You may already know how good exercise is for your physical health. But did you know it is also effective in dealing with depression, anxiety, stress, ADHD, PTSD, trauma and more?
Exercise is not only about your fitness levels. Yes exercise most definitely improves your physical health and physique as well as improve your sex life and even add years to your life. But that is not what motivates most people to stay active.
People that regularly exercise tend to do so because it gives them a sense of happiness. It can help you feel more energetic throughout the day and sleep better at night, it can also help improve your memories and feel more relaxed and positive.
Exercise releases chemicals in your body like endorphins and serotonin that improve your mood and stimulates parts of the brain responsible for memory and learning. If you exercise regularly, it can reduce your stress and symptoms of mental health conditions like depression and anxiety, and help with recovery from mental health issues.
Studies show that for treating mild-moderate depression, exercise can be as effective as talking therapy or medication (obviously you need to follow what your doctor suggests though). It can also help to get you out in the world, which can help to reduce any feelings of loneliness and isolation, and put you in touch with other people.
Guidelines recommend adults do at least 30 minutes of moderate to intensive physical activity on most or all days of the week.
Moderate levels of exercise are best for most people. Moderate means that you breathe a little heavier than normal but not out of breath and your body feels warmer but not overheated or very sweaty. If you are wanting more intensive exercise you want to be putting in enough effort that it’s hard to have a conversation while you’re exercising to get the most out of it.

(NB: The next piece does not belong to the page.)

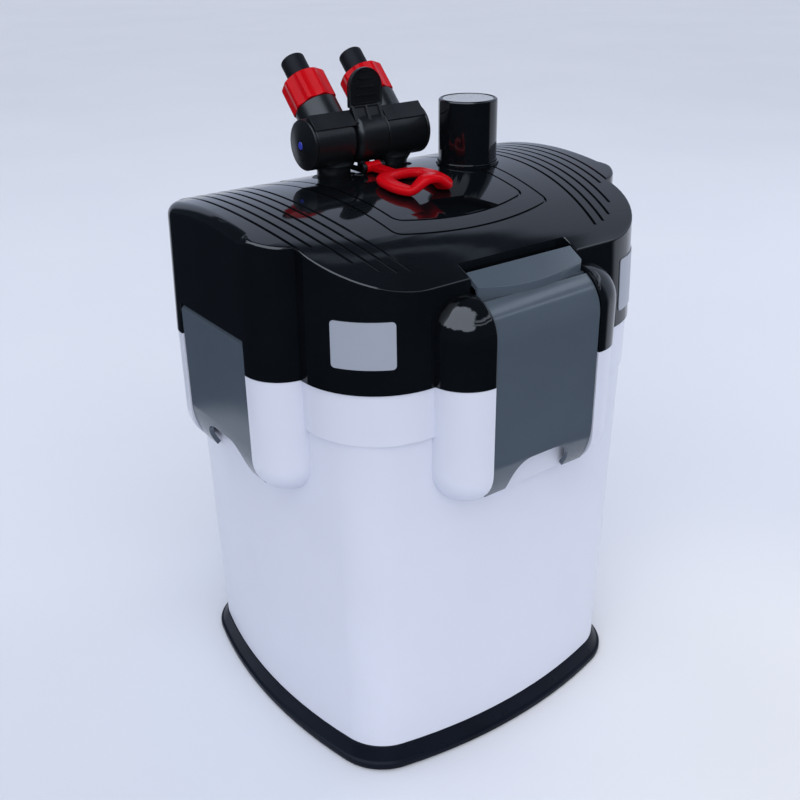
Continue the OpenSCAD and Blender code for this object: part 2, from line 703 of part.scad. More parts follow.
module lock_ring() color(red) difference() {
  union() {
    ring_loop();
    translate([lock_x - 5.3, lock_pivot[0], lock_pivot[1]]) rotate([0, 90, 0])
      cylinder(r = 3.6, h = 10.6, $fn = 6);
    hull() {
      translate([lock_x - 4.8, lock_pivot[0] - 5, lock_pivot[1] - 2]) cube([9.6, 4, 4]);
      translate([lock_x - 4.8, -9, deck_at(-9) + 1]) cube([9.6, 4, 4.4]);
    }
  }
  translate([lock_x, lock_pivot[0], lock_pivot[1]]) rotate([0, 90, 0])
    cylinder(r = 1.57, h = 60, center = true);
}

module lock_pin() color("silver")
  translate([lock_x - 8, lock_pivot[0], lock_pivot[1]]) rotate([0, 90, 0]) cylinder(r = 1.5, h = 16);

// ---- primer ---------------------------------------------------------------------------

module at_primer(z) translate([primer_x, primer_y, z]) children();
primer_skirt_z = 322;
barrel_in = 13;

// Cap, rod and piston in one: the cap slides over the fixed barrel, the piston inside it.
module primer_plunger() color(black) {
  at_primer(0) difference() {
    union() {
      translate([0, 0, primer_skirt_z]) cylinder(r = primer_r, h = primer_top - 1 - primer_skirt_z);
      translate([0, 0, primer_top - 1]) cylinder(r1 = primer_r, r2 = primer_r - 1, h = 1);
    }
    translate([0, 0, primer_skirt_z - 1])
      cylinder(r = primer_r - 2.5, h = primer_top - 4 - primer_skirt_z + 1);
    translate([0, 0, primer_top - 0.7]) cylinder(r = 16.6, h = 2);
  }
  at_primer(330) cylinder(r = 3, h = primer_top - 4 - 330 + 0.5);
  at_primer(318) difference() {
    cylinder(r = barrel_in - 0.3, h = 12.1);
    translate([0, 0, 6]) rotate_extrude() translate([barrel_in - 1.35, 0]) circle(1.3, $fn = 24);
  }
}

module primer_disc() color([0.8, 0.82, 0.87]) at_primer(primer_top - 0.7) cylinder(r = 16.5, h = 0.6);

module primer_piston_seal() color([0.05, 0.05, 0.05]) at_primer(324) rotate_extrude()
  translate([barrel_in - 1.35, 0]) circle(1.2, $fn = 24);

module primer_barrel() color([0.7, 0.72, 0.74]) at_primer(0) difference() {
  union() {
    translate([0, 0, plate_z + plate_t]) cylinder(r = 18, h = 3);
    translate([0, 0, plate_z + plate_t]) cylinder(r = barrel_in + 1.6, h = 348 - plate_z - plate_t);
  }
  translate([0, 0, 283]) cylinder(r = barrel_in, h = 80);
  translate([0, 0, plate_z]) cylinder(r = 4, h = 80);
}

module primer_bezel() color(black) at_primer(345) difference() {
  union() {
    cylinder(r = primer_r + 1.5, h = 10.4);
    translate([0, 0, 10.4]) cylinder(r1 = primer_r + 1.5, r2 = primer_r + 0.8, h = 0.7);
  }
  translate([0, 0, -1]) cylinder(r = primer_r + 0.3, h = 40);
}

// Return spring: it stands on the barrel's rim and lifts the cap.
spring_turns = 5;
spring_r = 13.8;
spring_wire = 0.7;
spring_low = 348.8;
spring_high = 390.2;
function spring_at(t) = let (a = 360 * spring_turns * t)
  [spring_r * cos(a), spring_r * sin(a), spring_low + (spring_high - spring_low) * t];
module primer_spring() color("silver") at_primer(0) {
  n = spring_turns * 14;
  m = 6;
  pts = [for (i = [0:n]) let (t = i / n, a = 360 * spring_turns * t, c = spring_at(t)) each
    [for (j = [0:m - 1]) let (b = 360 * j / m)
      [c[0] + spring_wire * cos(b) * cos(a), c[1] + spring_wire * cos(b) * sin(a),
       c[2] + spring_wire * sin(b)]]];
  sides = [for (i = [0:n - 1]) for (j = [0:m - 1])
    let (a = i * m + j, b = i * m + (j + 1) % m, c = (i + 1) * m + (j + 1) % m, d = (i + 1) * m + j)
    each [[a, b, c], [a, c, d]]];
  ends = concat([for (j = [1:m - 2]) [0, j + 1, j]],
                [for (j = [1:m - 2]) [n * m, n * m + j, n * m + j + 1]]);
  polyhedron(pts, concat(sides, ends));
}

// ---- motor and pump -------------------------------------------------------------------

module at_pump(z) translate([pump_x, pump_y, z]) children();
can_r = 34;

module motor_can() color([0.1, 0.1, 0.11]) at_pump(plate_z + plate_t + 0.1) difference() {
  cylinder(r = can_r, h = 50);
  translate([0, 0, -1]) cylinder(r = can_r - 2, h = 49);
}

module motor_core() color([0.45, 0.45, 0.47]) at_pump(285) difference() {
  union() {
    for (s = [-1, 1]) translate([s * 21.7 - 4.3, -8, 0]) cube([8.6, 17, 22]);
    translate([-26, 8, 0]) cube([52, 10.4, 22]);
  }
  translate([0, 0, -1]) cylinder(r = 16.3, h = 30);
}

module motor_coils() color([0.7, 0.36, 0.16]) at_pump(286) for (s = [-1, 1]) difference() {
  translate([s * 22.5 - 7, -20, 0]) cube([14, 11.5, 20]);
  translate([0, 0, -1]) cylinder(r = 16.3, h = 30);
  difference() {
    translate([0, 0, -1]) cylinder(r = 60, h = 30);
    translate([0, 0, -2]) cylinder(r = can_r - 2.2, h = 40);
  }
}

shaft_r = 2;
module rotor_magnet() color([0.25, 0.25, 0.27]) at_pump(274) difference() {
  cylinder(r = 12.5, h = 30);
  translate([0, 0, -1]) cylinder(r = shaft_r + 0.05, h = 40);
}

module impeller() color([0.85, 0.85, 0.87]) at_pump(0) difference() {
  union() {
    translate([0, 0, 266]) cylinder(r = 8, h = 7.9);
    translate([0, 0, 264]) cylinder(r = 24, h = 2);
    for (i = [0:5]) rotate(60 * i) translate([4, -0.9, 254.5]) cube([19, 1.8, 9.6]);
    translate([0, 0, 254.5]) cylinder(r = 5, h = 10);
  }
  translate([0, 0, 250]) cylinder(r = shaft_r + 0.05, h = 40);
}

module rotor_shaft() color("white") at_pump(248.2) cylinder(r = shaft_r, h = 64.3);

module shaft_bushes() color([0.1, 0.1, 0.1]) at_pump(0) difference() {
  union() {
    translate([0, 0, 305.5]) cylinder(r = 13.9, h = 8);
    translate([0, 0, 248.2]) cylinder(r = 4.4, h = 5);
  }
  translate([0, 0, 240]) cylinder(r = shaft_r, h = 90);
}

// Volute bolted under the plate, with the outlet duct to the right-hand port.
module pump_volute() color([0.13, 0.13, 0.14]) difference() {
  out = [tap_x + spout_x, tap_y];
  union() {
    at_pump(244) cylinder(r = 30, h = 7.9);
    translate([out[0] - 12, pump_y + 8, 240]) cube([24, tap_y - pump_y + 6, 11.9]);
  }
  at_pump(249) cylinder(r = 26.9, h = 10);
  translate([out[0] - 9, pump_y + 10, 243]) cube([18, tap_y - pump_y, 6]);
  translate([out[0], out[1], 243]) cylinder(r = 8.9, h = 20);
  at_pump(248.1) cylinder(r = 4.5, h = 10);
  for (i = [0:7]) at_pump(240) rotate(45 * i) translate([14, 0, 0]) cylinder(r = 3.4, h = 20);
}

// ---- lamp, intake, baskets ------------------------------------------------------------

module at_lamp(z) translate([lamp_x, lamp_y, z]) children();
sleeve_foot = 96;
module lamp_sleeve() color([0.8, 0.9, 0.95, 0.5]) at_lamp(0) difference() {
  translate([0, 0, sleeve_foot]) cylinder(r = 14, h = 281 - sleeve_foot);
  translate([0, 0, sleeve_foot + 2]) cylinder(r = 12.4, h = 200);
}
module lamp_tube() color("white") at_lamp(0) {
  for (s = [-1, 1]) translate([s * 6, 0, 104]) cylinder(r = 5.2, h = 160);
  translate([-6, -2, 106]) cube([12, 4, 6]);
}
module lamp_socket() color([0.9, 0.9, 0.88]) at_lamp(0) difference() {
  union() {
    translate([0, 0, 264]) cylinder(r = 12, h = 24);
    translate([0, 0, 281.7]) cylinder(r = 19, h = 6);
  }
  translate([0, 0, 300]) cylinder(r = 2, h = 10);
}

intake_r = 13;
module intake_tube() color([0.13, 0.13, 0.14]) translate([tap_x - spout_x, tap_y, 0]) difference() {
  translate([0, 0, 20]) cylinder(r = intake_r, h = spigot_z - 0.1 - 20);
  translate([0, 0, 19]) cylinder(r = 11, h = 300);
  for (a = [0:60:300]) rotate(a) translate([0, 0, 18]) translate([5, -2, 0]) cube([20, 4, 12]);
}

basket_step = basket_h;
function basket_z(i) = 22 + i * basket_step;
passages = [[tap_x - spout_x, tap_y, intake_r + 1], [lamp_x, lamp_y, 15.5]];
module basket_plan(half) intersection() {
  round_square(half + 3, head_centre - 4);
  square(2 * half, center = true);
}
module basket(i) translate([0, 0, basket_z(i)]) difference() {
  union() {
    difference() {
      linear_extrude(basket_h) basket_plan(basket_half);
      translate([0, 0, 3]) linear_extrude(basket_h) basket_plan(basket_half - 2);
    }
    for (p = passages) translate([p[0], p[1], 0]) cylinder(r = p[2] + 2, h = basket_h);
  }
  for (p = passages) translate([p[0], p[1], -1]) cylinder(r = p[2], h = basket_h + 2);
  for (x = [-84:14:84]) difference() {
    translate([x - 3, -88, -1]) cube([6, 176, 5]);
    for (p = passages) translate([p[0], p[1], -2]) cylinder(r = p[2] + 2, h = 8);
  }
}
module basket_low() color([0.2, 0.2, 0.22]) basket(0);
module basket_middle() color([0.2, 0.2, 0.22]) basket(1);
module basket_top() color([0.2, 0.2, 0.22]) basket(2);

module media_block(i, h) translate([0, 0, basket_z(i) + 3.1]) difference() {
  linear_extrude(h) basket_plan(basket_half - 3);
  for (p = passages) translate([p[0], p[1], -1]) cylinder(r = p[2] + 2.6, h = h + 2);
}
module media_sponge() color([0.15, 0.25, 0.5]) media_block(0, 50);
module media_rings() color([0.9, 0.88, 0.82]) difference() {
  media_block(1, 44);
  for (x = [-88:16:88], y = [-88:16:88]) translate([x, y, basket_z(1)])
    cylinder(r = 3, h = 60, $fn = 16);
}
module media_floss() color([0.95, 0.95, 0.93]) media_block(2, 40);

// ---- small pieces ---------------------------------------------------------------------

gland_x = 78;
gland_z = 300;
gland_r = 10;
module cord_gland() color([0.07, 0.07, 0.07]) translate([gland_x, 104, gland_z]) rotate([-90, 0, 0])
  difference() {
    union() {
      cylinder(r = gland_r + 2, h = 2);
      cylinder(r = gland_r, h = 15.6);
      translate([0, 0, 15.6]) cylinder(r1 = gland_r - 1.6, r2 = gland_r - 4, h = 9);
    }
    translate([0, 0, -5]) cylinder(r = 3.7, h = 60);
  }

// Thin plate bent round a corner of the head between two angles.
module corner_plate(quadrant, a0, a1, z0, z1) {
  r = head_corner_r;
  on_side(quadrant) translate([head_centre, head_centre, z0]) intersection() {
    difference() {
      cylinder(r = r + 0.6, h = z1 - z0);
      translate([0, 0, -1]) cylinder(r = r, h = z1 - z0 + 2);
    }
    linear_extrude(z1 - z0) polygon([[0, 0], 90 * [cos(a0), sin(a0)], 90 * [cos(a1), sin(a1)]]);
  }
}
module label_plate_left() color([0.72, 0.74, 0.82]) corner_plate(180, 26, 66, 284.7, 311.4);
module label_plate_right() color([0.8, 0.78, 0.8]) corner_plate(-90, 14, 62, 279, 312);

canister();
channel_cheeks();
foot_band();
foot_pads();
head_cover();
head_plate();
head_seal();
plate_screws();
clip_front();
clip_back();
clip_left();
clip_right();
clip_pins();
port_sockets();
tap_body();
tap_stub_seals();
tap_cap_left();
tap_cap_right();
flow_mark_left();
flow_mark_right();
valve_lever();
valve_ball_left();
valve_ball_right();
union_nut_left();
union_nut_right();
hose_tail_left();
hose_tail_right();
lock_ring();
lock_pin();
primer_plunger();
primer_disc();
primer_piston_seal();
primer_barrel();
primer_bezel();
primer_spring();
motor_can();
motor_core();
motor_coils();
rotor_magnet();
impeller();
rotor_shaft();
shaft_bushes();
pump_volute();
lamp_sleeve();
lamp_tube();
lamp_socket();
intake_tube();
basket_low();
basket_middle();
basket_top();
media_sponge();
media_rings();
media_floss();
cord_gland();
label_plate_left();
label_plate_right();
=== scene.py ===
# %% [markdown]
# # Canister filter: the looks
# The construction model is loaded first as a fixed frame. Every solid of it has its place, and every
# moving body its joint. This file gives each visible piece the form and finish of the real one.
# Lengths in the cells are millimetres, because the drawing is in millimetres, and each piece is
# brought to metres in its last step.

# %% Load the frame
import bmesh
import bpy
import json
from math import acos, asin, atan, atan2, cos, degrees, hypot, pi, radians, sin, sqrt
from mathutils import Matrix, Vector


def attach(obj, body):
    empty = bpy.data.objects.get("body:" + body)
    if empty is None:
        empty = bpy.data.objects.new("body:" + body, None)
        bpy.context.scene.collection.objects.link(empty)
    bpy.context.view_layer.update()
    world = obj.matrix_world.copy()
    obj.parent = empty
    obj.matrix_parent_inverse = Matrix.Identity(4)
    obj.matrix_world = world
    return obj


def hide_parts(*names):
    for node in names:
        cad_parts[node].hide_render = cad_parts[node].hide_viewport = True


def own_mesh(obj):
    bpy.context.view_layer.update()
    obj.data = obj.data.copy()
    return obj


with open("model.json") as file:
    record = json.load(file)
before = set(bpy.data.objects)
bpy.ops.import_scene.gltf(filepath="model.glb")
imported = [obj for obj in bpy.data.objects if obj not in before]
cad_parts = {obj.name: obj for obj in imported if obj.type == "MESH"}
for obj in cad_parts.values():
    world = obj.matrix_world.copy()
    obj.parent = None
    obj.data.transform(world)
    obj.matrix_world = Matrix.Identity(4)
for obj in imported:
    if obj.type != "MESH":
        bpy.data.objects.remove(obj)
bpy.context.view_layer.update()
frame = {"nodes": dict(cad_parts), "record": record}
BMVert, BMEdge, BMFace = bmesh.types.BMVert, bmesh.types.BMEdge, bmesh.types.BMFace


def new_object(name, data):
    """Puts a mesh, a lamp or a camera into the scene as an object."""
    made = bpy.data.objects.new(name, data)
    bpy.context.scene.collection.objects.link(made)
    return made


# %% [markdown]
# ## The camera
# A camera is a place, a direction and a focal length. This one looks down at the filter from its
# front left. It is set from its turn round the upright axis, its downward pitch and a very small roll.
# A rotation matrix whose columns are right, up and backward says the same in one step, and no
# constraint has to be kept in the file.

# %% Camera
turn, pitch, roll = -0.6295, 0.4504, -0.0150
look = Vector((-sin(turn) * cos(pitch), cos(turn) * cos(pitch), -sin(pitch)))
right = Vector((cos(turn), sin(turn), 0))
up = right.cross(look)
right, up = right * cos(roll) + up * sin(roll), up * cos(roll) - right * sin(roll)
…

If you can, combine your exercise routine with a healthy diet to boost your motivation and energy for exercise.
You may struggle finding motivation or staying motivated for exercise. Especially if you are experiencing a mental health condition like depression, where the idea of just getting out of bed can seem hard enough. Think about ways you can make exercise part of your daily routine and lifestyle, for example if you own a dog go for a walk with them around the neighbourhood.
And remember, something is better than nothing, so don’t beat yourself up if you can’t exercise every day, just do what you can.
Other mental and emotional benefits of exercise
- Sharper memory and thinking - The same endorphins that make you feel better also help you concentrate
- Higher self-esteem - When exercise becomes a habit, it can foster your sense of self-worth and make you feel strong and powerful.
- Better sleep - Even short bursts of exercise in the morning or afternoon can help regulate your sleep patterns.
- More energy - The more frequently you exercise, the more energy you will notice you have.
- Stronger resilience - Regular exercise can help boost your immune system and reduce the impact of stress. It can also be used as a coping mechanism.
Now more then ever it is especially important for you to look after yourself and your mental health. 2020 has been a very strange and different year and we are experiencing things that most of us have never experienced before. A lot of us are currently working from home, some of us not able to work at all. Stress and depression are affecting more people during this period, so taking some time every day to do some kind of physical activity will do wonders for your physical and mental health and at least make this situation a little more bearable.